Speaking of tailbacks, with Ronnie Hillman sidelined for a couple of weeks and Montee Ball still trying to find his way (some factions of the Broncos’ fan base, known as Broncos Country, are growing highly impatient with him), so perhaps C.J. Anderson (163 all-purpose yards Sunday at Oakland) may get more looks.

Defensively, the Broncos are 10th in the NFL at sacks, having amassed 24, while the star duo of defenders, linebacker Von Miller and defensive end DeMarcus Ware have combined for 17 so perhaps they may benefit from the fast track of St. Louis as well. Because of Manning’s recent interception problems (a combined 4 INT’s against New England and Oakland), the turnover ratio has dropped to +4, but the Broncos are still effectively taking the ball away, having forced 12 turnovers in their first 9 games.
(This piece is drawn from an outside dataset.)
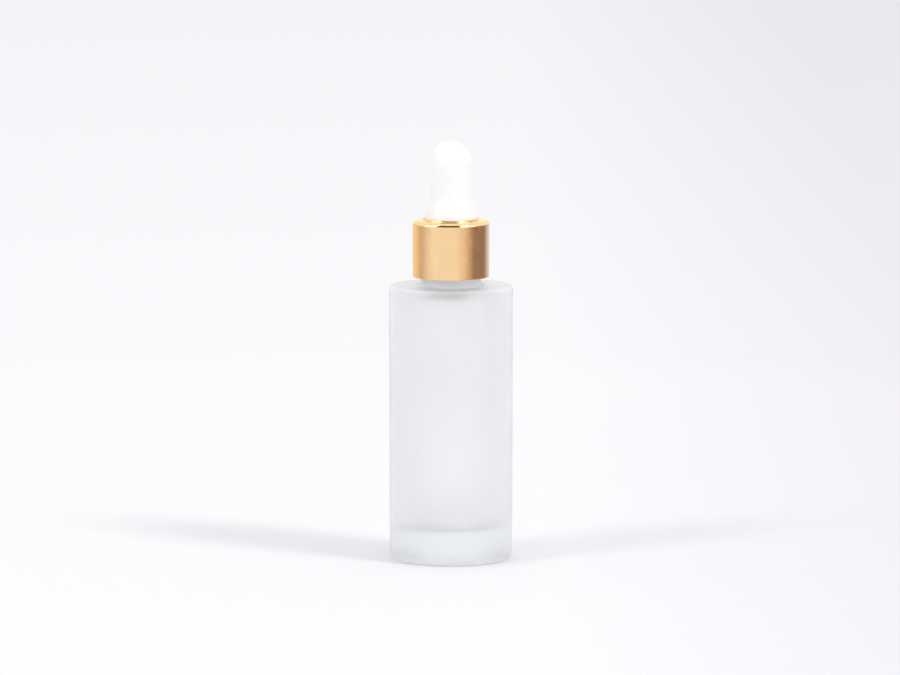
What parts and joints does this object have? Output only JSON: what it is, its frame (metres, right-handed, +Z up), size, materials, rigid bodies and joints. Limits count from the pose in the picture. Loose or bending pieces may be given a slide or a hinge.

Sunday presents a great chance for Denver to turn things around as the Rams are -5, having given up 16 turnovers and with the Broncos sporting an opportunistic defense, this could be another big factor in the game.

Additionally, the Broncos retain the #1 rushing defense in the league, giving up only 67 yards per contest and are fifth in net yards surrendered at 314.1 yards. Areas in need of improvement defensively include scoring defense (15th in the NFL at 22.4 yards per game) and 19th in passing yards surrendered at 247.1 yards.

In closing, this is one of those games that the Broncos should win on paper, but I would highly anticipate the Rams playing the game of their lives in hopes of knocking off a legitimate contender and Fisher is still among the great strategists in the history of the game.

With this said, I would exhort fans of the NFL to tune into the game, if for nothing more, because CBS announcers Ian Eagle and Dan Fouts, some of the best in the business, are calling the action. In the NFL, anything can happen any given Sunday so tune in during the early window and see what happens.